Given request: Your task is to copy the lines between the line containing "print(name, len(shape.Solids), round(shape.Volume" and the line containing "for node in", counting both of those lines, and to emit nothing more.

[Stored data start]

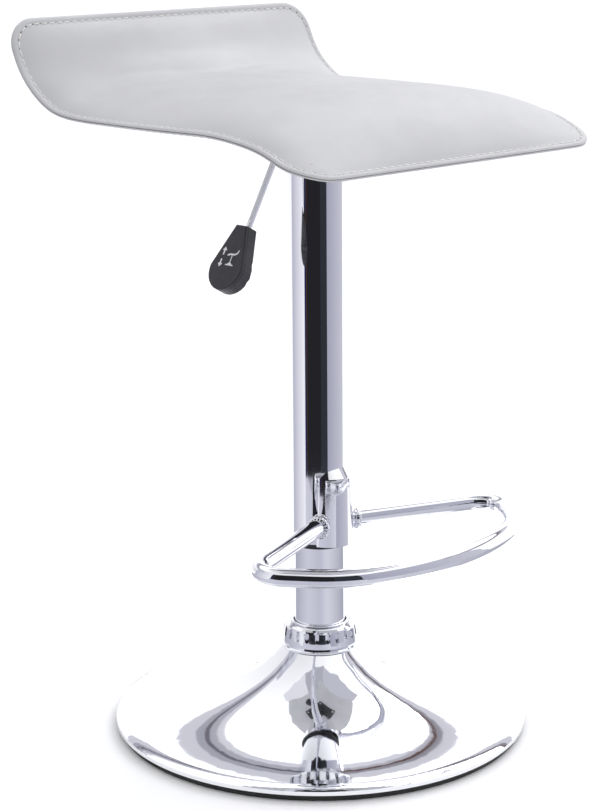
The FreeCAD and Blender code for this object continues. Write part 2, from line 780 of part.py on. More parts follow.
def handle_outline():
    """The handle's paddle outline, in the plane across the lever's hanging part."""
    wide = HANDLE_LEN - HANDLE_HALF_W - 2.0
    top_left, top_right = handle_point(-HANDLE_TOP_HALF_W, 0), handle_point(HANDLE_TOP_HALF_W, 0)
    left, right = handle_point(-HANDLE_HALF_W, wide), handle_point(HANDLE_HALF_W, wide)
    tip = handle_point(0, HANDLE_LEN)
    return Part.Wire([
        Part.makeLine(top_right, right), Part.Arc(right, tip, left).toShape(),
        Part.makeLine(left, top_left), Part.makeLine(top_left, top_right),
    ])


def handle_slab(low, high):
    """The paddle between two distances along its face normal."""
    out = lever_outward()
    face = Part.Face(handle_outline())
    face.translate(out * low)
    return face.extrude(out * (high - low))


def face_edges(level):
    """A test for the edges that lie at one distance along the handle's face normal."""
    origin = V(LEVER_BEND_X, 0, PIVOT[1])
    out = lever_outward()
    return lambda edge: all(abs((v.Point - origin).dot(out) - level) < 0.05 for v in edge.Vertexes)


def handle_face():
    """Front half of the handle."""
    top = HANDLE_BACK_T / 2 + HANDLE_SPLIT + HANDLE_FACE_T
    slab = handle_slab(HANDLE_BACK_T / 2 + HANDLE_SPLIT, top)
    return filleted(slab, 1.4, face_edges(top))


def handle_back():
    """Back half of the handle, with finger grips, bored for the rod."""
    low = -HANDLE_BACK_T / 2
    slab = handle_slab(low, HANDLE_BACK_T / 2)
    slab = filleted(slab, 2.2, face_edges(low))
    out, down = lever_outward(), lever_down()
    origin = V(LEVER_BEND_X, 0, PIVOT[1]) + down * HANDLE_TOP
    for i in range(3):
        centre = origin + down * (33 + 8.5 * i) + out * (low - 3.2)
        slab = slab.cut(rod_between(centre - V(0, 30, 0), centre + V(0, 30, 0), 5.2))
    return slab.cut(rod_between(origin - down * 5, origin + down * ROD_IN_HANDLE, LEVER_R))


def handle_screws():
    """Two small screws that hold the handle's halves together."""
    out, down = lever_outward(), lever_down()
    origin = V(LEVER_BEND_X, 0, PIVOT[1]) + down * HANDLE_TOP
    screws = []
    for side in (-1, 1):
        foot = origin + down * 45 + V(0, side * 11, 0) + out * (-HANDLE_BACK_T / 2 + 2)
        screws.append(rod_between(foot, foot + out * 7, 1.4))
    return Part.makeCompound(screws)


def handle_back_drilled():
    """The back half with its screw holes."""
    back = handle_back()
    out = lever_outward()
    for screw in handle_screws().Solids:
        centre = screw.CenterOfMass
        back = back.cut(rod_between(centre - out * 3.5, centre + out * 3.5, 1.4))
    return back


# ---- Output -------------------------------------------------------------------------------
NODES = {
    "base_dish": base_dish, "base_rubber_ring": base_rubber_ring, "base_hub_plate": base_hub_plate,
    "base_bolts": base_bolts, "base_washers": base_washers, "trim_ring": trim_ring, "trim_lip": trim_lip,
    "lower_tube": lower_tube, "tube_foot": tube_foot, "guide_sleeve": guide_sleeve,
    "lower_race": lower_race, "bearing_balls": bearing_balls, "ball_cage": ball_cage,
    "upper_race": upper_race, "piston_rod": piston_rod, "rod_clip": rod_clip, "rod_washer": rod_washer,
    "piston": piston, "bumper": bumper, "gas_cylinder": gas_cylinder, "cylinder_seal": cylinder_seal,
    "valve_pin": valve_pin, "cover_tube": cover_tube, "cover_bush": cover_bush, "cover_cap": cover_cap,
    "footrest_bracket": footrest_bracket, "footrest_loop": footrest_loop, "footrest_welds": footrest_welds,
    "seat_bottom_cover": seat_bottom_cover, "seat_shell": seat_shell, "seat_foam": seat_foam,
    "seat_top_cover": seat_top_cover, "tee_nuts": tee_nuts, "seat_bolts": seat_bolts,
    "seat_washers": seat_washers, "mechanism_plate": mechanism_plate,
    "mechanism_channel": mechanism_channel, "taper_socket": taper_socket, "pivot_pin": pivot_pin, "lever_yoke": lever_yoke, "lever_rod": lever_rod,
    "handle_face": handle_face, "handle_back": handle_back_drilled, "handle_screws": handle_screws,
}

os.makedirs("parts", exist_ok=True)
for name, make in NODES.items():
    shape = make()
    print(name, len(shape.Solids), round(shape.Volume / 1000, 2), shape.isValid())
    shape.exportStep("parts/" + name + ".step")
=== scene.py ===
import json
import math

import bpy
import numpy as np
from mathutils import Matrix, Vector, noise
from mathutils.bvhtree import BVHTree


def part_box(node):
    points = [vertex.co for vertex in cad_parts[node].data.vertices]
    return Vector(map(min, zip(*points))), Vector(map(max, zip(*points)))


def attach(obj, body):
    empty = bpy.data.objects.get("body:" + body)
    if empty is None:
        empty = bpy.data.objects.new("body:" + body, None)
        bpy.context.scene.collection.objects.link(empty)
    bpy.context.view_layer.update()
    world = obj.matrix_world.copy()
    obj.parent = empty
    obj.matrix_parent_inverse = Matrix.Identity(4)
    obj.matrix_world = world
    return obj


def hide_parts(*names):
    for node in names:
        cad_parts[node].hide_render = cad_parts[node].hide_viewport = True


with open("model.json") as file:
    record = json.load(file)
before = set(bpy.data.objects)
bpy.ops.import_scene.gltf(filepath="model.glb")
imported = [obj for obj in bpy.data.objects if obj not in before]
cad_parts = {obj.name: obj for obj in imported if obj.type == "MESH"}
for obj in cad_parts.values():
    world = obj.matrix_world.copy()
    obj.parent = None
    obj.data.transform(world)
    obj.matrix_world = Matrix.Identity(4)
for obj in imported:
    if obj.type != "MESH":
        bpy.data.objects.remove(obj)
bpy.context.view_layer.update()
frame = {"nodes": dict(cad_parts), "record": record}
NODES = frame["nodes"]

# ---- Camera and studio ---------------------------------------------------------------------
VIEW_TURN = 44.3          # degrees the camera stands round from the stool's front, towards the lever
VIEW_AIM = -0.53          # the camera's own small turn, away from the column
VIEW_PITCH = 14.06
VIEW_ROLL = -0.43
VIEW_DISTANCE = 1.9946
VIEW_HEIGHT = 0.8257
LENS = 93.22
FLOOR_SIZE = 40.0
NEAR_R = 0.24                      # where the studio floor's rings of cards start
MIDDLE_R = 0.60
OUTER_R = 0.93
WALL_R = 2.9
WALL_H = 2.6
CARD_Z = 0.002
CEILING_R = 1.5
CEILING_Z = 2.5
LAMP_AIM_Z = 0.45
SENSOR_W = 36.0
WORLD_LEVELS = (0.12, 1.50)        # how bright the surroundings are, darkest and brightest
BACKDROP_LEVEL = 1.05              # the same surroundings as the camera sees them, plain white
BANDS = [                          # stripes round the far wall: angles, then heights and colours
    ("right_band", (85, 180), [
        (1.62, 1.82, (0.66, 0.66, 0.72)), (1.82, 1.92, (0.30, 0.29, 0.33)),
        (1.92, 1.99, (0.11, 0.06, 0.05)), (1.99, 2.10, (0.48, 0.47, 0.53)),
        (2.10, 2.30, (0.72, 0.72, 0.78)),
    ]),
    ("left_band", (180, 275), [
        (1.55, 1.78, (0.66, 0.66, 0.72)), (1.78, 1.92, (0.40, 0.40, 0.46)),
        (1.92, 2.00, (0.16, 0.15, 0.18)), (2.00, 2.16, (0.44, 0.44, 0.50)),
        (2.16, 2.34, (0.70, 0.70, 0.76)),
    ]),
]

# ---- Seat ----------------------------------------------------------------------------------
CORNER_R = (0.030, 0.042)          # back, front
EDGE_H = 0.005                     # thickness of the sewn edge
SEAM_H = 0.0043
SHELL_TOP_H = 0.0077
SHELL_EDGE = 0.0236
UNDER_EDGE = 0.010
UNDER_T = 0.0014
STITCH_INSET = 0.0065
PAD_RISE = 0.0277
GRID = (72, 88)
STITCH_PITCH = 0.0092
STITCH_LEN = 0.0066
THREAD_R = 0.00078
STITCH_SLANT = 0.00018
STITCH_SAG = 0.0009
HOLE_RADIUS = 0.0012
HOLE_LIFT = 0.00012
HOLE_DOME = 0.00004
SWELL_CAP = 0.006
SWELL_STEPS = 20
RAY_MARGIN = 0.0008                # rays read the CAD seat's underside along its middle
RAY_COUNT = 260
RAY_X = 0.0002
FIT_DEGREE = 17
SURFACE_STEPS = 1600
CORNER_STEPS = 24                  # points on half a corner
SIDE_STEPS = 60
PAD_PROFILE = [                    # the pad's edge as (inset, height), from the seam round and under
    (0.0058, 0.0046), (0.0048, EDGE_H), (0.0034, 0.0051), (0.0019, 0.0048), (0.0009, 0.0042),
    (0.0002, 0.0034), (0.0002, 0.0029), (0.0007, 0.0025), (0.0016, 0.0023), (0.0022, 0.0018),
    (0.0060, 0.0016), (0.0205, 0.0016), (0.0222, SHELL_TOP_H), (0.0230, SHELL_TOP_H),
]
UNDER_PROFILE = [                  # the bottom leather's edge, from below round and up
    (0.0075, 0.0), (STITCH_INSET, 0.0004), (0.0056, 0.0), (0.0030, 0.0), (0.0014, 0.0002),
    (0.0006, 0.0006), (0.0003, 0.0011), (0.0004, 0.0017), (0.0009, 0.0021), (0.0016, 0.0021),
    (0.0018, 0.0014),
]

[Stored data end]

Answer for this exercise:
    print(name, len(shape.Solids), round(shape.Volume / 1000, 2), shape.isValid())
    shape.exportStep("parts/" + name + ".step")
=== scene.py ===
import json
import math

import bpy
import numpy as np
from mathutils import Matrix, Vector, noise
from mathutils.bvhtree import BVHTree


def part_box(node):
    points = [vertex.co for vertex in cad_parts[node].data.vertices]
    return Vector(map(min, zip(*points))), Vector(map(max, zip(*points)))


def attach(obj, body):
    empty = bpy.data.objects.get("body:" + body)
    if empty is None:
        empty = bpy.data.objects.new("body:" + body, None)
        bpy.context.scene.collection.objects.link(empty)
    bpy.context.view_layer.update()
    world = obj.matrix_world.copy()
    obj.parent = empty
    obj.matrix_parent_inverse = Matrix.Identity(4)
    obj.matrix_world = world
    return obj


def hide_parts(*names):
    for node in names:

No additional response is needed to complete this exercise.